Although he doesn’t possess a great range, not of the operatic scale as Messiah Marcolin and doesn’t hit the notes as powerfully as he did as session vocalist on their debut, Johan Längquist shines during choral segments. He nails these parts with passion, while not stressing his voice outside of his range. The vocals took some getting used to, but grew on me, especially the melodies.

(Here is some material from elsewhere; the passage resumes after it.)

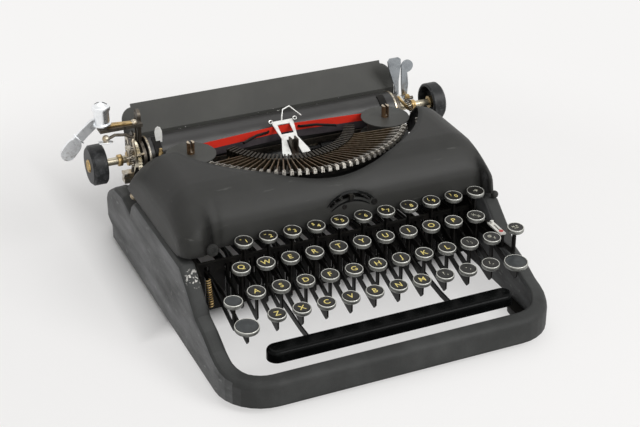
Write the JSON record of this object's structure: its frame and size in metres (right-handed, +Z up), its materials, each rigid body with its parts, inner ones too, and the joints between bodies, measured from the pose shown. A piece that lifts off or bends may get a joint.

The title track and “Snakes of Goliath” are a good one-two punch to get the EP started, but the group loses focus with the two following short instrumentals, which come across as filler. “Sub-zero” is an acoustic guitar track and “Aftershock” showcases distorted bass lines by band leader Leif Edling. Both tracks are short, “Aftershock” being the longest at a buck 35, interrupt the album flow and are mere riffs and not songs. If these riffs were turned into a full song or used as a middle bridge or intro, they would fit, but seem out of place in this context. “The Porcelain Skull” brings the focus back to proper songs, before “The Cold Room” ends the album with atmospheric instrumentation.
In the end, we’re left with a mixed bag. The actual songs could be heralded as classic Candlemass and worthy set list additions. While the distorted bass thud on “Aftershock,” chime of acoustic guitar on “Sub-zero” and blissful conclusion of “The Cold Room” sound great, these tracks seem like filler. These tracks sound like bits and pieces of a practice the band recorded; mere jam parts created without a song in place. The Pendulum is not essential Candlemass, but more akin to stuff you get in a box set—for collectors only.
(released March 27, 2020 on Napalm Records)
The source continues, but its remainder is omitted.